▸ Material supplied
****************************************
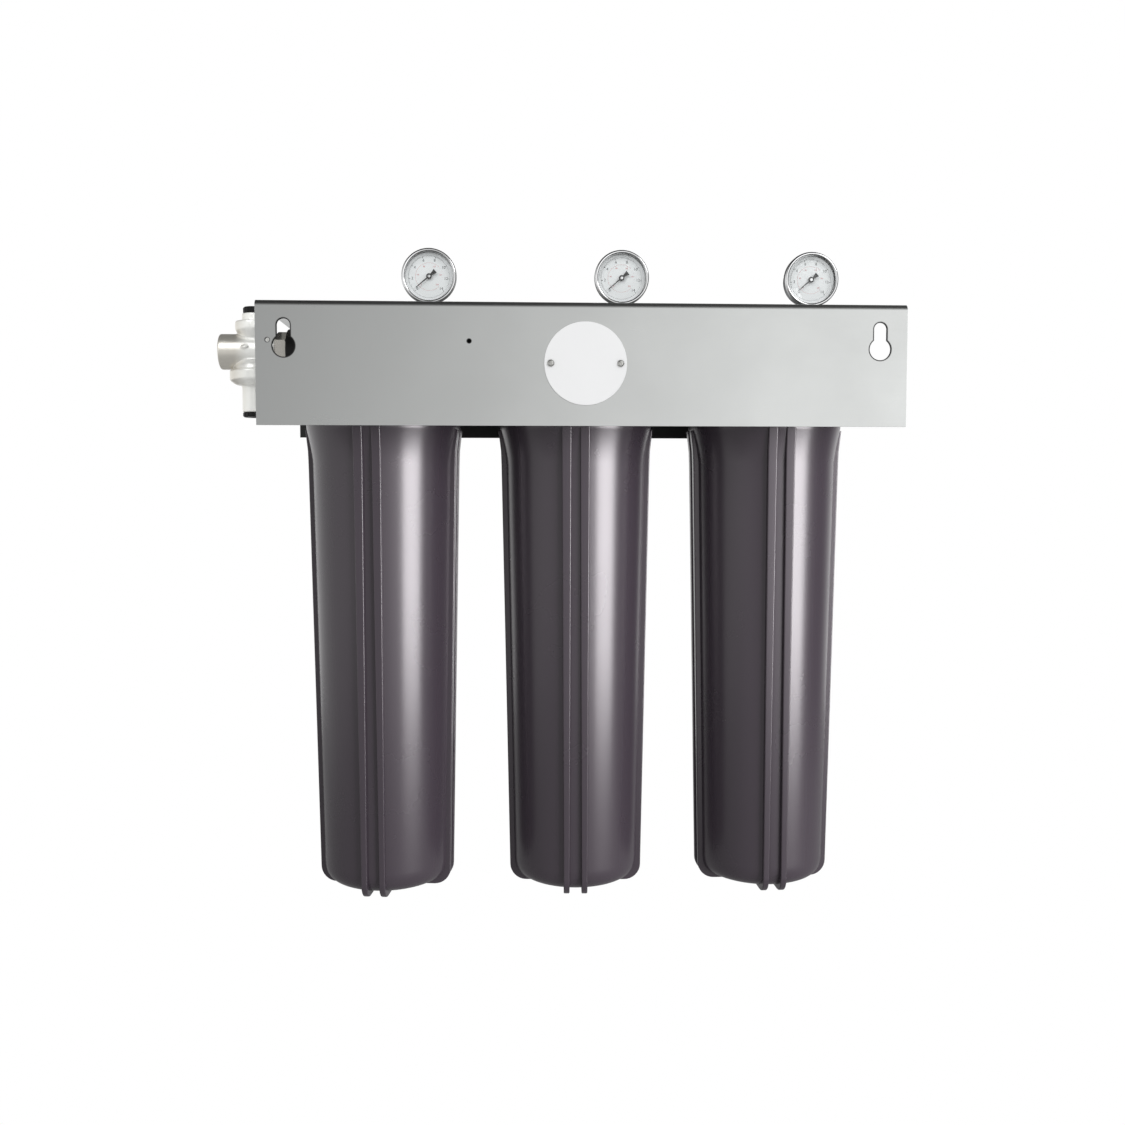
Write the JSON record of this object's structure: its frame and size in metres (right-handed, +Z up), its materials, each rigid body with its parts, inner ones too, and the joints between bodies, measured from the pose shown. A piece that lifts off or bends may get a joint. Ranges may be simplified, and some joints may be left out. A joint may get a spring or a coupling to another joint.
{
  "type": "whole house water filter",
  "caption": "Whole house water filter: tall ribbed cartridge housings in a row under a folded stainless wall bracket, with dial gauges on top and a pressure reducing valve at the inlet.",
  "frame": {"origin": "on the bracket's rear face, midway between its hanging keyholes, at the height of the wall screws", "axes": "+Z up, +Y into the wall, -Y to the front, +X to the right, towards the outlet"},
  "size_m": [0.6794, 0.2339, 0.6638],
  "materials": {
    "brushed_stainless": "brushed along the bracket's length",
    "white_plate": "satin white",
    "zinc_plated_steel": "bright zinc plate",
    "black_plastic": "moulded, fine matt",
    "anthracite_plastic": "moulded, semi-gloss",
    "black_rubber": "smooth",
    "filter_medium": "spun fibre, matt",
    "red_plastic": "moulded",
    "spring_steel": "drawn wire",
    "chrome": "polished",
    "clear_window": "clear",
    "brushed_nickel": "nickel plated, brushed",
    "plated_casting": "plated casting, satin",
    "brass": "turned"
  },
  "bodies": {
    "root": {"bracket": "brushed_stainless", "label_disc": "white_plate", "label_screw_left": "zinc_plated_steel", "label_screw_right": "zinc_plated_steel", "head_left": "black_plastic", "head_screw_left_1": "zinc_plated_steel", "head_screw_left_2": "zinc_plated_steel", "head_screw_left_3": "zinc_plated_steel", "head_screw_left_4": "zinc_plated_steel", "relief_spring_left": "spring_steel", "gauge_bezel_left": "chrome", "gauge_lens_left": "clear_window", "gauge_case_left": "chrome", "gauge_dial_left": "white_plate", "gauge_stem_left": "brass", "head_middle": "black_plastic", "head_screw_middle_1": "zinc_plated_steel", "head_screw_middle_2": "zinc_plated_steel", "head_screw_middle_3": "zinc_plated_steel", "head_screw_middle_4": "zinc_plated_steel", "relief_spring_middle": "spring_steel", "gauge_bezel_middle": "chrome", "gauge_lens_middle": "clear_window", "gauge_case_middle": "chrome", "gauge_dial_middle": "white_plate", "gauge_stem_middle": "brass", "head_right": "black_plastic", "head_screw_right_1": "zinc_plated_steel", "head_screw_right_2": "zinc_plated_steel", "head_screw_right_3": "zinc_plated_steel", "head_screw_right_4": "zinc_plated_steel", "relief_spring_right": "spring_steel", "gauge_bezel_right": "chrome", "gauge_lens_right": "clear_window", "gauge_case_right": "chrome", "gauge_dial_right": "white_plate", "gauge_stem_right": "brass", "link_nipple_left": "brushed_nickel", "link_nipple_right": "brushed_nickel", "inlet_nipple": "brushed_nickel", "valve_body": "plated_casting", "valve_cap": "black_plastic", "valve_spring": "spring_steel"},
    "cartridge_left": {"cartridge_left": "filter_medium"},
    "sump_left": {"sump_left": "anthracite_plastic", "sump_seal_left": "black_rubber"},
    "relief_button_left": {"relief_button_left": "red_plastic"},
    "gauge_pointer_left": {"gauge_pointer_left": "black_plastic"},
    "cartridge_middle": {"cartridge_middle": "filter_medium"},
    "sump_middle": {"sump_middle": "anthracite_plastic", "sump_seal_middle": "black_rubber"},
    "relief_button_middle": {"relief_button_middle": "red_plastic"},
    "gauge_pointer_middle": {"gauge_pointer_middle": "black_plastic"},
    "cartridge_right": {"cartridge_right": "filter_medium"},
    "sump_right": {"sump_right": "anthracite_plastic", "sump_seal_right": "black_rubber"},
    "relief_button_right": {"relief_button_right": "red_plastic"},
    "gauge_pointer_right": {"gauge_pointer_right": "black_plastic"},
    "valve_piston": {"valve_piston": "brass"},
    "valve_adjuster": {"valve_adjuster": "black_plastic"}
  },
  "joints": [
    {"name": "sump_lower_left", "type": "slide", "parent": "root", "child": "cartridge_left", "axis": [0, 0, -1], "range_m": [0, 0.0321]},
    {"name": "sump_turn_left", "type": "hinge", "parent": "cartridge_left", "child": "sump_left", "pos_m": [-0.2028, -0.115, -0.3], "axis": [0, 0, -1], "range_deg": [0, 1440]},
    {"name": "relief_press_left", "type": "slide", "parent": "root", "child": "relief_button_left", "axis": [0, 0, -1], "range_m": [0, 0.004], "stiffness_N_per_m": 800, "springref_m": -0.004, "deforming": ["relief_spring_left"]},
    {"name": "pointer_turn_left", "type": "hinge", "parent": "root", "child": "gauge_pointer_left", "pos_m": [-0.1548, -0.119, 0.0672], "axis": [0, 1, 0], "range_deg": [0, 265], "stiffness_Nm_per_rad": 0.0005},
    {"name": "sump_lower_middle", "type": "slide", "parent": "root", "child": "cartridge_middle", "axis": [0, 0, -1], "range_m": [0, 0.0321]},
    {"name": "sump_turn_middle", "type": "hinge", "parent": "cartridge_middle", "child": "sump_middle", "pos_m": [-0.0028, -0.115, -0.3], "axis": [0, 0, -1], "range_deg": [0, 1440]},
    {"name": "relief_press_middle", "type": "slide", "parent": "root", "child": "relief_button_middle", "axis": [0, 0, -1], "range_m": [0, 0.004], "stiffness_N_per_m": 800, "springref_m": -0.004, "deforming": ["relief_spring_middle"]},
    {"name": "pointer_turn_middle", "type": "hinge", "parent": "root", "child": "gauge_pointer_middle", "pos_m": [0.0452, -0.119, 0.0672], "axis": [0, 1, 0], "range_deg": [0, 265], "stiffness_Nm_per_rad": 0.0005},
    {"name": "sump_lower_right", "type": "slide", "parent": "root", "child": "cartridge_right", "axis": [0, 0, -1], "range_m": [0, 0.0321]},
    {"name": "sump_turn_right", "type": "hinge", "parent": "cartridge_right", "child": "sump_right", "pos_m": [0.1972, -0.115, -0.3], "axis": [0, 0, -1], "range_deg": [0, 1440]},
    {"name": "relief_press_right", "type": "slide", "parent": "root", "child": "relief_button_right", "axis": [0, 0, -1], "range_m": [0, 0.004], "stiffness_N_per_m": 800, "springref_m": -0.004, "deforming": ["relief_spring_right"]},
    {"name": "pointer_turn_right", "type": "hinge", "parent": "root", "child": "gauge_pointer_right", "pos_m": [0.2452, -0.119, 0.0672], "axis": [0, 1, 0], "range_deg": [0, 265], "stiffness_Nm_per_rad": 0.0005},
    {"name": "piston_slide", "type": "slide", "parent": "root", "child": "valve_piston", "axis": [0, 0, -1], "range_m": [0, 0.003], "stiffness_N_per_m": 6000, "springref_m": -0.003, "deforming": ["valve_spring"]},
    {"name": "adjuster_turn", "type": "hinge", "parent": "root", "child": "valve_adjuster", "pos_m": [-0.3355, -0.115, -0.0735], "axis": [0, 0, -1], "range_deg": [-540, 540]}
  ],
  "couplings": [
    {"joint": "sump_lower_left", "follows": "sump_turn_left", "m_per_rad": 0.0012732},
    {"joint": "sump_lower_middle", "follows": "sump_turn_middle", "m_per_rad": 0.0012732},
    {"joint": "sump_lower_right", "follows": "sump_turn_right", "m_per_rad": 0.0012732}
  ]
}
****************************************
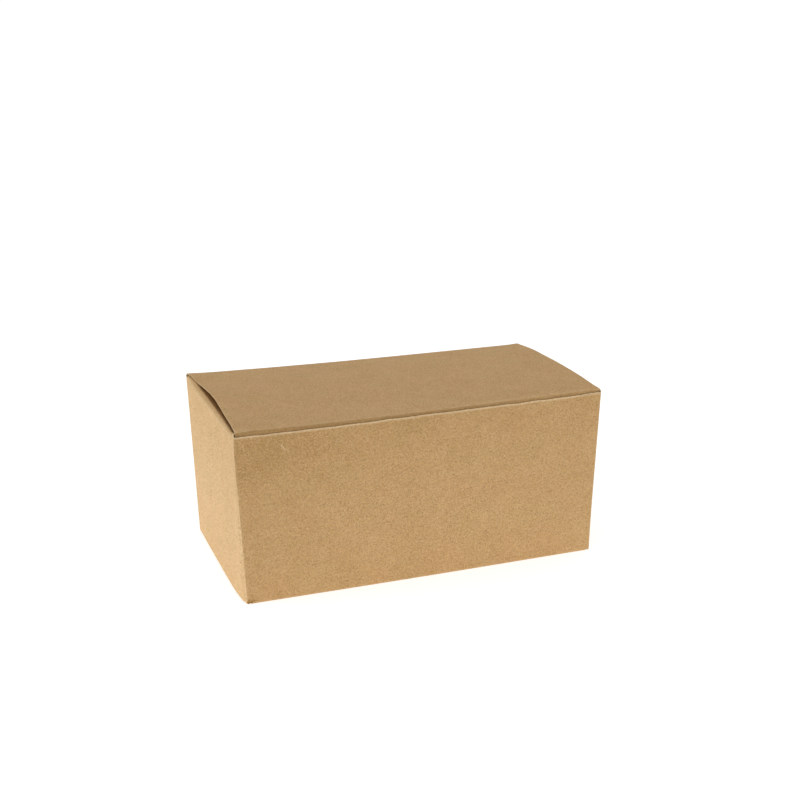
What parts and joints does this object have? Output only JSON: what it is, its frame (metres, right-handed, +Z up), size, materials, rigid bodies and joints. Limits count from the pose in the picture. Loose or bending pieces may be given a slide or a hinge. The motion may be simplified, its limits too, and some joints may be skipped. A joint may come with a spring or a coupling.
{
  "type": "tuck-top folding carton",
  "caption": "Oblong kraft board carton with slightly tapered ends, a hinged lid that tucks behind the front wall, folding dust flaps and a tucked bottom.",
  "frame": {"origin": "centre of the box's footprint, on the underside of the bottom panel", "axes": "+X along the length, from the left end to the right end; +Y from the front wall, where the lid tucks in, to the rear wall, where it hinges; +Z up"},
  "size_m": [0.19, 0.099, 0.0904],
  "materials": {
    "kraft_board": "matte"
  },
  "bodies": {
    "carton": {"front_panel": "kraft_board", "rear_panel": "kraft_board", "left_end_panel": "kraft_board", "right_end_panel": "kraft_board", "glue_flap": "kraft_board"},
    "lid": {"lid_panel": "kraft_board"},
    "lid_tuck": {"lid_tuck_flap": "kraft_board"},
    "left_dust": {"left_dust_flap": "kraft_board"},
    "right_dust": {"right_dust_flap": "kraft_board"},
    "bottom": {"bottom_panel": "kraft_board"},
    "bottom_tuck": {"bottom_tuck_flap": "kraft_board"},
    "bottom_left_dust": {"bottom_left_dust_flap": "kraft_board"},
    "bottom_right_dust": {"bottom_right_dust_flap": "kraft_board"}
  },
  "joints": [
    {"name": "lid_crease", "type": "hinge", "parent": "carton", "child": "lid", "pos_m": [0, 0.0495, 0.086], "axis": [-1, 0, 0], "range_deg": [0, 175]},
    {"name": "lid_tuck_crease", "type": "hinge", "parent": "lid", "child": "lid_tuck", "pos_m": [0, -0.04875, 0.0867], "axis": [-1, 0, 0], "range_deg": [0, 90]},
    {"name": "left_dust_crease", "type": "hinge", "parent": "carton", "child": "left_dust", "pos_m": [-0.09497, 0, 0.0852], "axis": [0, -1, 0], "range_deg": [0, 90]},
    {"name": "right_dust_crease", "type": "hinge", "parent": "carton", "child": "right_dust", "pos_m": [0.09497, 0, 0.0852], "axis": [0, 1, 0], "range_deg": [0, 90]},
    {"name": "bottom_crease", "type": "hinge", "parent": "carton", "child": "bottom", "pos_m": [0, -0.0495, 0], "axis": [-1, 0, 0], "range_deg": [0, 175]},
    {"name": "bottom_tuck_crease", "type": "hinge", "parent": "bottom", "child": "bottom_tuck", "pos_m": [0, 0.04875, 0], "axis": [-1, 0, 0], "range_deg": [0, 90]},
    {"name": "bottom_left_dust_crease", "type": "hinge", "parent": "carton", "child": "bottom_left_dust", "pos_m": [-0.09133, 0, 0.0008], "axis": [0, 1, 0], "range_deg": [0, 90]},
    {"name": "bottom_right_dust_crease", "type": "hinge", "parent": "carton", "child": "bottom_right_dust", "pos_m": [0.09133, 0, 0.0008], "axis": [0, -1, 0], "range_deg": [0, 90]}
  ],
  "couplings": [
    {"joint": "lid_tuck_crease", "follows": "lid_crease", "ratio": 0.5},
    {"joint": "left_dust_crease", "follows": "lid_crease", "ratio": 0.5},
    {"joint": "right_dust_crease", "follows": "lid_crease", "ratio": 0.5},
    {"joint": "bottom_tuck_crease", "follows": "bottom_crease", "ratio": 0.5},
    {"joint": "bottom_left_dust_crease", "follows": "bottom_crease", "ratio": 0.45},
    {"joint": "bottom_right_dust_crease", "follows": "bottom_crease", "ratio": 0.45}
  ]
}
****************************************
Go through the listing above line by line and say how many lines hold the word "handed". Reply with that number only.

▸ In response
2